### Recorded information
━━━

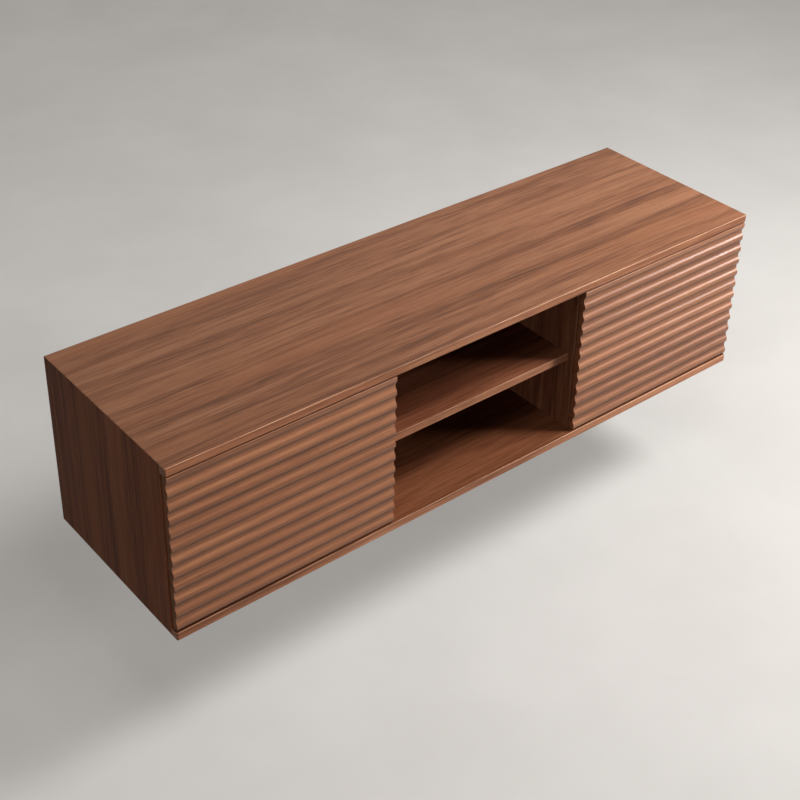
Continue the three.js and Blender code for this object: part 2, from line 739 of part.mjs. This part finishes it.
// The case's rail hooks over the wall's, back to back and a hair above its lip
const kickAtLip = railKickStart + kickStep + (railStackDepth - railOffset) * railKickRise / railOffset;
const pairHeight = railLipTop + kickAtLip + railPairGap;
add(console3d, 'wall_rail', hangingRail(), aluminium, [0, 0, railHeight]);
const caseRail = add(console3d, 'case_rail', hangingRail(), aluminium,
  [0, -railStackDepth, railHeight + pairHeight]);
caseRail.rotation.x = Math.PI;

export default console3d;
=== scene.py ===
"""A long wall-hung walnut media console with two wave-fronted doors and an open middle bay.

Lengths are metres. The console's length runs along X, its doors face -Y, the wall is the plane
y = 0 and Z points up.
"""

import math

import bmesh
import bpy
from mathutils import Matrix, Vector


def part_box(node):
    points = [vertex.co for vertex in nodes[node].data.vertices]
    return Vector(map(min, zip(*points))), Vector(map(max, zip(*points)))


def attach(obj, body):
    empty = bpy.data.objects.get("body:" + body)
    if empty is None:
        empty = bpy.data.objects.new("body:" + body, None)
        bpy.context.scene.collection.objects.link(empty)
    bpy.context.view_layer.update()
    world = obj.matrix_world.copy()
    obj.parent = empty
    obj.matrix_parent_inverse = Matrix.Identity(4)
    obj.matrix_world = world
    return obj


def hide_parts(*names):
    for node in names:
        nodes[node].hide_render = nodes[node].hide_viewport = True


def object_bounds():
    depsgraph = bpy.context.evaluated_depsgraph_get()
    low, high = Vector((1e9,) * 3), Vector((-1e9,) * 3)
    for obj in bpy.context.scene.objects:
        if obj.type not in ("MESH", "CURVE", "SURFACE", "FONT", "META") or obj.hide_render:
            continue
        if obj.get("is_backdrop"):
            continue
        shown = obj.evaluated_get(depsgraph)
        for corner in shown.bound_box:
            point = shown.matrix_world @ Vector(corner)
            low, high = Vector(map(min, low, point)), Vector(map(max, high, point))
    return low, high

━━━

### Required work
Extract each line of the listing above, copying it word for word.

### Result
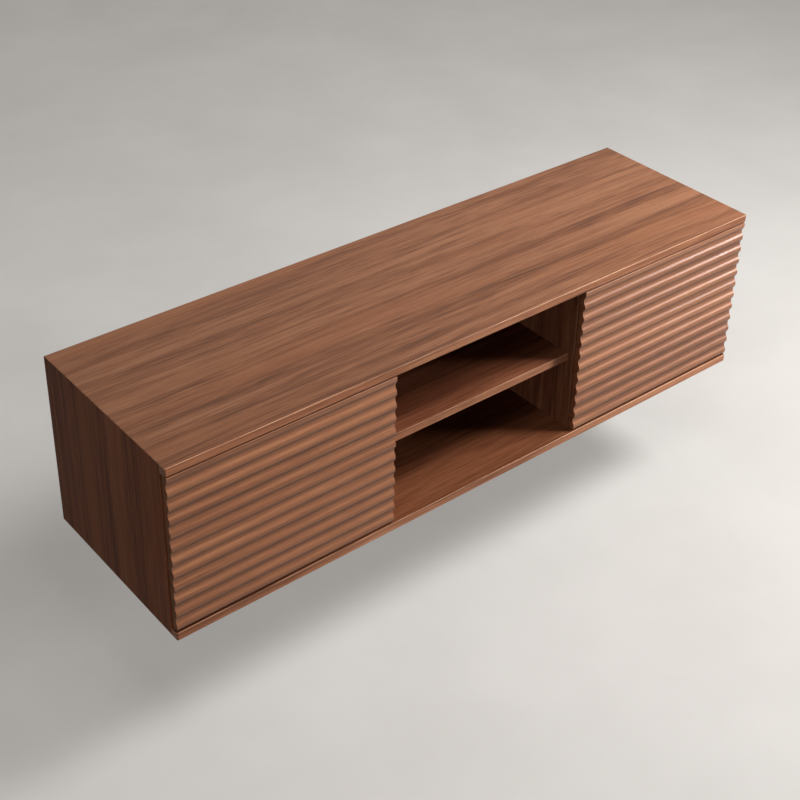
Continue the three.js and Blender code for this object: part 2, from line 739 of part.mjs. This part finishes it.
// The case's rail hooks over the wall's, back to back and a hair above its lip
const kickAtLip = railKickStart + kickStep + (railStackDepth - railOffset) * railKickRise / railOffset;
const pairHeight = railLipTop + kickAtLip + railPairGap;
add(console3d, 'wall_rail', hangingRail(), aluminium, [0, 0, railHeight]);
const caseRail = add(console3d, 'case_rail', hangingRail(), aluminium,
  [0, -railStackDepth, railHeight + pairHeight]);
caseRail.rotation.x = Math.PI;

export default console3d;
=== scene.py ===
"""A long wall-hung walnut media console with two wave-fronted doors and an open middle bay.

Lengths are metres. The console's length runs along X, its doors face -Y, the wall is the plane
y = 0 and Z points up.
"""

import math

import bmesh
import bpy
from mathutils import Matrix, Vector


def part_box(node):
    points = [vertex.co for vertex in nodes[node].data.vertices]
    return Vector(map(min, zip(*points))), Vector(map(max, zip(*points)))


def attach(obj, body):
    empty = bpy.data.objects.get("body:" + body)
    if empty is None:
        empty = bpy.data.objects.new("body:" + body, None)
        bpy.context.scene.collection.objects.link(empty)
    bpy.context.view_layer.update()
    world = obj.matrix_world.copy()
    obj.parent = empty
    obj.matrix_parent_inverse = Matrix.Identity(4)
    obj.matrix_world = world
    return obj


def hide_parts(*names):
    for node in names:
        nodes[node].hide_render = nodes[node].hide_viewport = True


def object_bounds():
    depsgraph = bpy.context.evaluated_depsgraph_get()
    low, high = Vector((1e9,) * 3), Vector((-1e9,) * 3)
    for obj in bpy.context.scene.objects:
        if obj.type not in ("MESH", "CURVE", "SURFACE", "FONT", "META") or obj.hide_render:
            continue
        if obj.get("is_backdrop"):
            continue
        shown = obj.evaluated_get(depsgraph)
        for corner in shown.bound_box:
            point = shown.matrix_world @ Vector(corner)
            low, high = Vector(map(min, low, point)), Vector(map(max, high, point))
    return low, high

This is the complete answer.